The year 1993, when the film was released, saw a dinosaur boom in both Japan and the United States, including many films featuring dinosaurs such as Rex.

===Art===
The film's dinosaur effects were provided by Italian effects artist Carlo Rambaldi.

==Soundtrack==
The soundtrack of Rex: A Dinosaur's Story was co-composed by Tomoyuki Asakawa and Kome Kome Club. It consists of 12 tracks, including the main theme song "Toki no Tabiji: Rex no Theme", as well as the insert songs "Good Night", which was performed by Kome Kome Club, and "REX: Kyōryū monogatari", performed by Adachi. Tracks 1 through 3, and tracks 5 through 11 were arranged by Asakawa, while track 4 was arranged by Takahiro "Flash" Kaneko and track 12 was arranged by Matarou Misawa. The soundtrack was released by Sony Music Entertainment Japan (SMEJ) through Sony Records on July 1, 1993, exclusively on CD formats. The film's soundtrack omitted the Adachi version of "Good Night", which played in the main theatrical trailer but was unused in the film itself. The Adachi version of "Good Night" was arranged by Akira Senju, who also composed the soundtracks of Mama Is Just a Fourth Grade Pupil, Mobile Suit Victory Gundam, the international release version of The Mystery of Rampo, Summer Snow and Strawberry on the Shortcake.

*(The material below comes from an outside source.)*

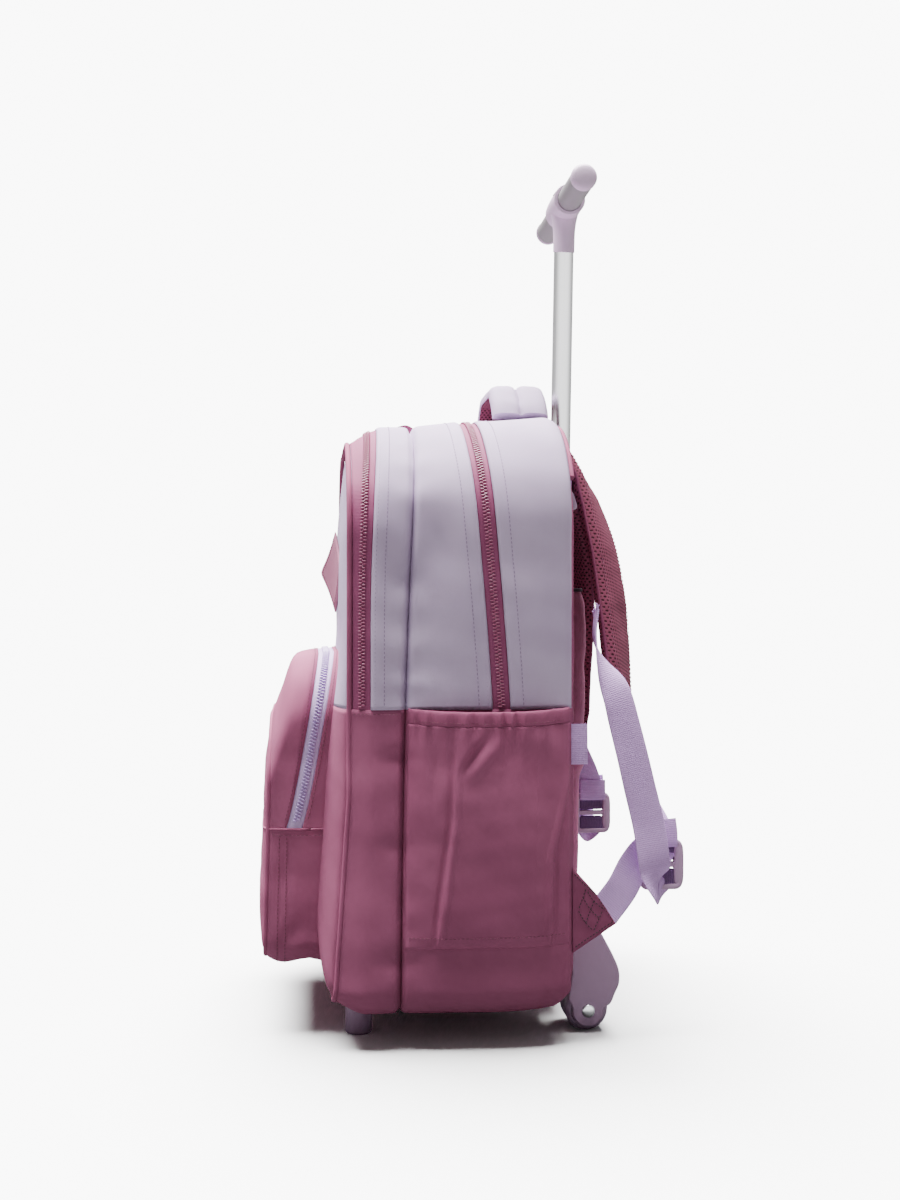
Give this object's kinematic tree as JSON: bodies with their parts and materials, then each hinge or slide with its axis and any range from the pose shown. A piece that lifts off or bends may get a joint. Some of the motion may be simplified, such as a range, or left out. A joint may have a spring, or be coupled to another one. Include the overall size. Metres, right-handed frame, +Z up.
{
  "type": "wheeled backpack",
  "caption": "Soft wheeled backpack with zipped compartments, a front pocket, side pockets, padded shoulder straps, a carry handle, feet, wheels and a telescoping T handle.",
  "frame": {"origin": "the middle of the whole bag's footprint, on the floor it stands on", "axes": "+Z up along the bag, +Y towards the wearer's back, where the mast and wheels are, +X towards the wearer's right"},
  "size_m": [0.3342, 0.3178, 0.6752],
  "materials": {
    "lilac_fabric": "soft matt woven polyester, lilac",
    "mauve_fabric": "soft matt woven polyester, mauve",
    "mauve_trim": "mauve binding, piping and elastic",
    "zip_tape": "ribbed zip tape with moulded teeth",
    "lilac_zip": "lilac zip tape with moulded teeth",
    "strap_mesh": "open spacer mesh over foam",
    "webbing": "ribbed woven webbing",
    "lilac_plastic": "satin moulded plastic",
    "wheel_plastic": "satin moulded plastic",
    "grip_sleeve": "matt grey sleeve",
    "mast_metal": "drawn and brightened",
    "rivet_steel": "bright rivet head",
    "patch_leather": "smooth imitation leather with a stitched edge"
  },
  "bodies": {
    "bag": {"front_panel_upper": "lilac_fabric", "front_panel_lower": "mauve_fabric", "front_gusset_upper": "lilac_fabric", "front_gusset_lower": "mauve_fabric", "main_gusset_front": "lilac_fabric", "main_gusset_back": "lilac_fabric", "main_tub_lower": "mauve_fabric", "front_zip": "zip_tape", "main_zip": "zip_tape", "front_piping": "mauve_trim", "back_panel": "mauve_fabric", "strap_yoke_right": "webbing", "strap_yoke_left": "webbing", "pocket_front": "mauve_fabric", "pocket_zip": "lilac_zip", "pocket_gusset": "mauve_fabric", "pocket_lower": "mauve_fabric", "mast_cover": "mauve_fabric", "outer_tube": "mast_metal", "mast_collar": "lilac_plastic", "mast_heel": "lilac_plastic", "carry_handle": "lilac_fabric", "handle_lining": "strap_mesh", "side_pocket_right": "mauve_fabric", "side_pocket_left": "mauve_fabric", "side_hem_right": "mauve_trim", "side_hem_left": "mauve_trim", "strap_pad_right": "strap_mesh", "strap_pad_left": "strap_mesh", "buckle_right": "lilac_plastic", "buckle_left": "lilac_plastic", "strap_tab_right": "mauve_trim", "strap_tab_left": "mauve_trim", "link_webbing_right": "webbing", "link_webbing_left": "webbing", "lower_webbing_right": "webbing", "lower_webbing_left": "webbing", "tail_webbing_right": "webbing", "tail_webbing_left": "webbing", "axle_right": "rivet_steel", "axle_left": "rivet_steel", "wheel_housing_right": "lilac_plastic", "wheel_housing_left": "lilac_plastic", "foot_right": "lilac_plastic", "foot_left": "lilac_plastic", "front_patch": "patch_leather", "side_label": "webbing", "top_tab": "mauve_trim"},
    "mast": {"mast_tube": "mast_metal", "grip_joint": "lilac_plastic", "grip_bar": "grip_sleeve", "grip_cap_right": "lilac_plastic", "grip_cap_left": "lilac_plastic"},
    "wheel_right": {"wheel_right": "wheel_plastic"},
    "wheel_left": {"wheel_left": "wheel_plastic"}
  },
  "joints": [
    {"name": "mast_slide", "type": "slide", "parent": "bag", "child": "mast", "axis": [0, 0.0175, 0.9998], "range_m": [-0.165, 0.11]},
    {"name": "wheel_right_spin", "type": "hinge", "parent": "bag", "child": "wheel_right", "pos_m": [0.095, 0.0894, 0.0165], "axis": [1, 0, 0], "continuous": true},
    {"name": "wheel_left_spin", "type": "hinge", "parent": "bag", "child": "wheel_left", "pos_m": [-0.095, 0.0894, 0.0165], "axis": [1, 0, 0], "continuous": true}
  ]
}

The Rex soundtrack was the final music collaboration between SMEJ and Kadokawa Shoten Publishing, until the release of the Kadokawa Shoten co-produced film Ringu 0: Birthday (released in Japan on January 22, 2000, and distributed by Toho).

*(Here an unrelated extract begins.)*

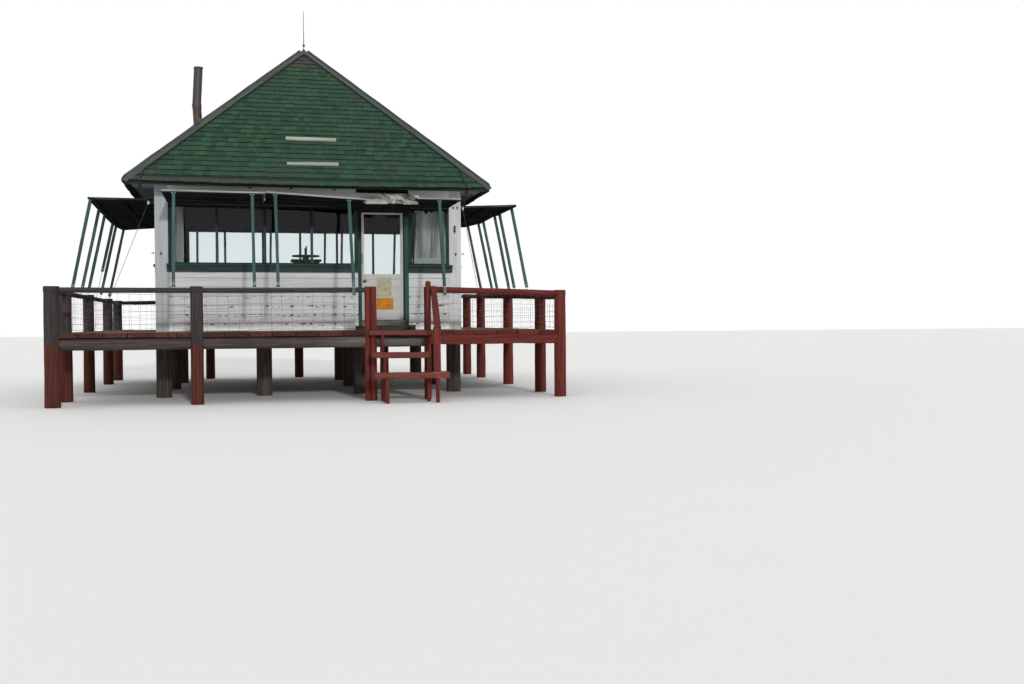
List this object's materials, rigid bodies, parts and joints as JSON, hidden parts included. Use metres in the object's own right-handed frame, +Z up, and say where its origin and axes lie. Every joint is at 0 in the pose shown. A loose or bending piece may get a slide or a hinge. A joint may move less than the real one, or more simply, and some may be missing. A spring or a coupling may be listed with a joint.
{
  "type": "ground-level fire lookout cabin",
  "caption": "Square lookout cabin with a shingled pyramid roof, windows all round under propped shutters, and a railed plank deck on log posts with a short stair.",
  "frame": {"origin": "middle of the footprint's box, at the level of the lowest foot", "axes": "+Z up, -Y out of the front with the door and stair, +X to the right as seen from the front"},
  "size_m": [7.65, 8.3799, 6.8868],
  "materials": {
    "barn_red": "weathered red stain",
    "brown_stain": "weathered brown stain",
    "curtain_cloth": "matt cotton",
    "deck_planks": "worn red stain on rough planks",
    "finder_metal": "dark enamel",
    "floorboards": "worn varnish",
    "green_trim": "dark green paint",
    "grey_boards": "bare weathered boards",
    "knob_metal": "tarnished",
    "pipe_metal": "rusted sheet steel",
    "post_stain": "old stain over round logs",
    "raw_timber": "weathered, rough-sawn",
    "rod_metal": "weathered",
    "roof_shingles": "faded green paint on wood shingles",
    "shutter_boards": "dark green underside",
    "strut_green": "teal-green paint",
    "white_boards": "weathered white paint",
    "window_glass": "old clear glass"
  },
  "bodies": {
    "cabin": {"back_deck": "deck_planks", "back_wall": "white_boards", "cabin_floor": "floorboards", "cabin_sills": "raw_timber", "ceiling": "white_boards", "corner_posts": "white_boards", "curtain_left": "curtain_cloth", "curtain_right": "curtain_cloth", "deck_ledgers": "raw_timber", "deck_posts": "post_stain", "door_frame": "green_trim", "door_hinges": "knob_metal", "door_step": "raw_timber", "finder_stand": "floorboards", "fire_finder": "finder_metal", "floor_joists": "raw_timber", "foundation_posts": "raw_timber", "front_beam_left": "brown_stain", "front_beam_right": "barn_red", "front_deck": "deck_planks", "front_rail_left": "brown_stain", "front_rail_right": "barn_red", "front_shutter_left": "shutter_boards", "front_shutter_middle": "shutter_boards", "front_shutter_right": "shutter_boards", "front_struts": "strut_green", "front_wall_left": "white_boards", "front_wall_right": "white_boards", "front_window_frames": "green_trim", "hip_caps": "grey_boards", "left_wall": "white_boards", "lightning_cables": "rod_metal", "lightning_rod": "rod_metal", "outer_beams": "post_stain", "outer_rails": "post_stain", "outer_shutters": "shutter_boards", "outer_struts": "strut_green", "outer_window_frames": "green_trim", "pipe_flashing": "pipe_metal", "right_wall": "white_boards", "roof_back": "roof_shingles", "roof_cleats": "grey_boards", "roof_front": "roof_shingles", "roof_left": "roof_shingles", "roof_right": "roof_shingles", "side_decks": "deck_planks", "soffit_boards": "white_boards", "stair_frame": "barn_red", "stair_handrail": "barn_red", "stair_posts": "barn_red", "stair_treads": "barn_red", "stovepipe": "pipe_metal", "wall_heads": "white_boards", "window_glass": "window_glass", "window_sills": "green_trim"},
    "door": {"door_glass": "window_glass", "door_knob": "knob_metal", "door_knuckles": "knob_metal", "door_leaf": "white_boards"}
  },
  "joints": [
    {"name": "door_hinge", "type": "hinge", "parent": "cabin", "child": "door", "pos_m": [1.4875, -1.831, 1.21], "axis": [0, 0, -1], "range_deg": [0, 95]}
  ]
}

| No. | Title | Lyrics | Music | Vocals | Length |
|---|---|---|---|---|---|
| 1. | "Main Title: The Earth Loves You" |  |  | Rex Choir |  |
| 2. | "Song of the Fields" |  |  |  |  |
| 3. | "The Egg" |  |  |  |  |
| 4. | "Good Night" | Kome Kome Club | Kome Kome Club | Kome Kome Club |  |
| 5. | "A Cheerful Scene" |  |  |  |  |
| 6. | "The Cave" |  |  |  |  |
| 7. | "REX: Kyōryū monogatari" | Reiko Yukawa |  | Yumi Adachi |  |
| 8. | "Bad Men" |  |  |  |  |
| 9. | "Sad Scene" |  |  |  |  |
| 10. | "Run & Chase" |  |  |  |  |
| 11. | "The Earth Loves You (Lullaby Version)" |  |  |  |  |
| 12. | "Toki no Tabiji: Rex no Theme" | Kome Kome Club | Kome Kome Club | Kome Kome Club |  |

==Reception==
===Box office===
Due to high demand, the theatrical run of Rex was planned to be extended from 10 weeks to 14 weeks, but it was cut short after the original 10-week theatrical run due to the scandal involving the director of the film. Rex grossed in its theatrical run, making it the second-highest-grossing Japanese film of 1993, seventh-highest-grossing film in Japan of 1993 and Shochiku's highest-grossing release until it was surpassed by The Fellowship of the Ring in 2002. Had the film's theatrical run not been cut short, it is estimated that Rex would have grossed approximately ¥3 billion, higher than the ¥2.5 billion gross of both Aladdin and Home Alone 2: Lost in New York.